While China and India are politically bludgeoned for their domestic contribution to GHGs, they are not so readily praised for manufactures relating to renewable energies sold worldwide that reduce GHGs.
There is an increasing Asianization of Asia with intermarriage between ethnic groups increasing rapidly. Vietnamese women make up the largest number of international brides for South Korean men. There are now a million multiethnic families in Korea.
Where assimilation used to be a taboo in Korea and Japan it is now a necessary reform, says Khanna. From 1990 to 2017 the rate of intermarriage in Singapore has gone from 7 per cent to 25 per cent. Studying across countries has increased the trend.
And Asians are travelling. The revenue from tourists of China, Japan, Korea and India is now triple that of American tourists. The world's most travelled to cities are Hong Kong, Bangkok, Singapore and Dubai. Only London is in this class.
He also says that as Asia becomes a more attractive tourist destination it is learning not to destroy habitat the world is eager to see.
On a cultural level Asians are starting to accept their own brands over imported ones and in some cases blending them.
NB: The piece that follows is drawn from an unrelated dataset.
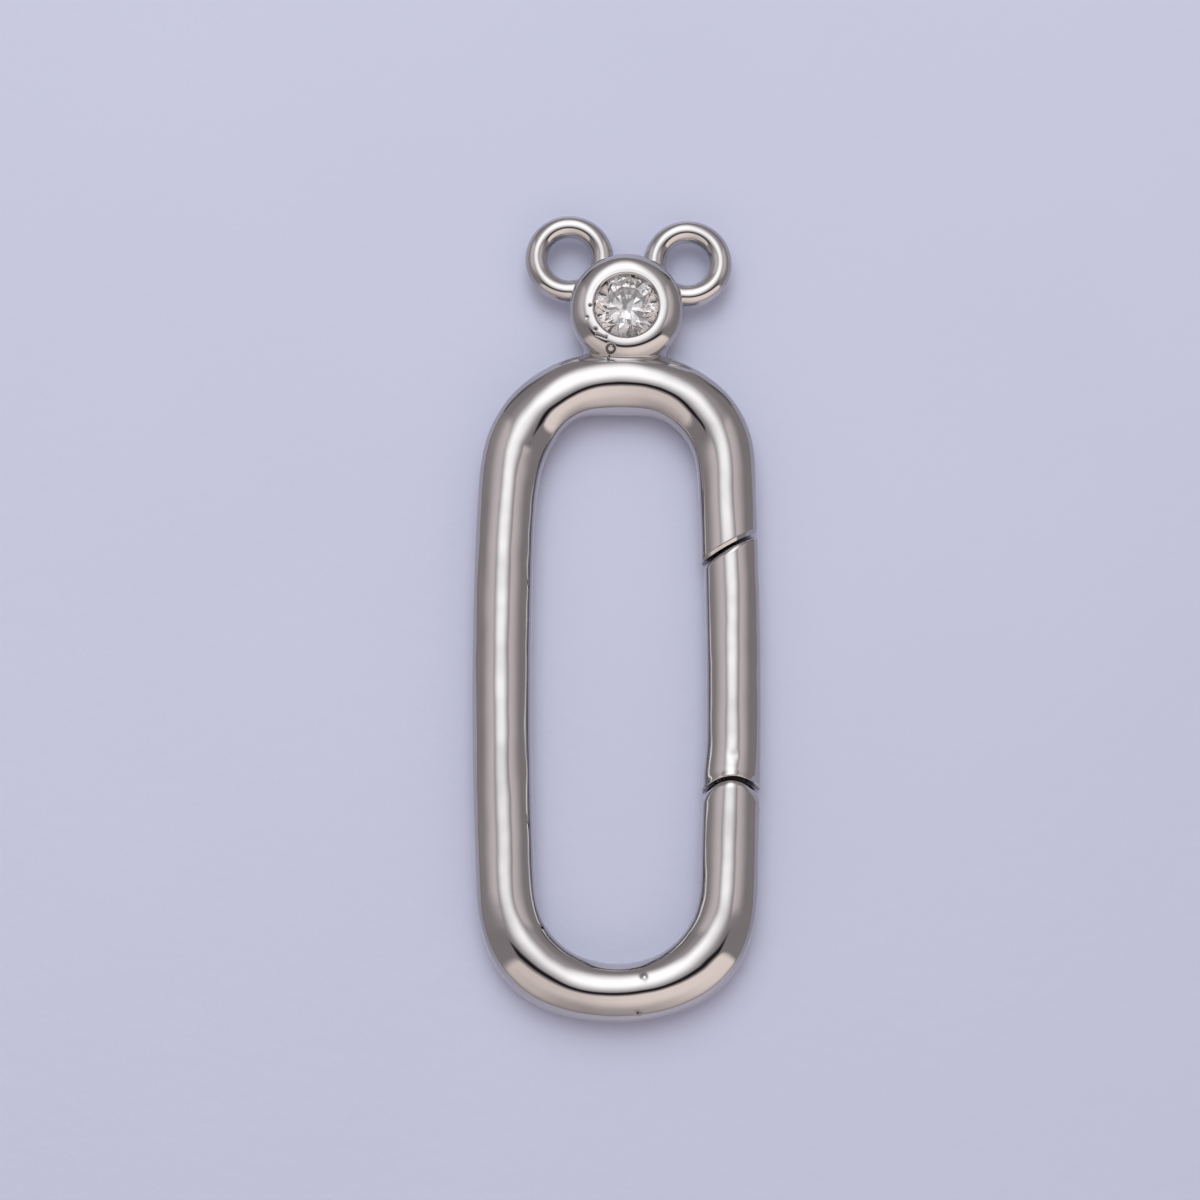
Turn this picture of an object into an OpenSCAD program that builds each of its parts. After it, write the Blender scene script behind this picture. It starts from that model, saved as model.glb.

Having an Indian film shot in your country provides a boon of Indian tourists the next year. “Ethnocultural pride is supplanting long-ingrained to colonial norms.”
“The western world order no longer exists and will not return. It was as contingent as any other era, and we are better served by aspiring to a more inclusive and stable horizon. Be wary of those who believe that history repeats itself.”
He also says there has never been a global system so imprinted by multiple civilizations.
One of the main differences between the east and west is the primacy the west places on the individual at the centre, as opposed to the family or community of the east.
Asia benefitted from outsourcing from the west which is now in turn benefitting from investment and talent from Asia.
“We are in the early phases of global Asianization.”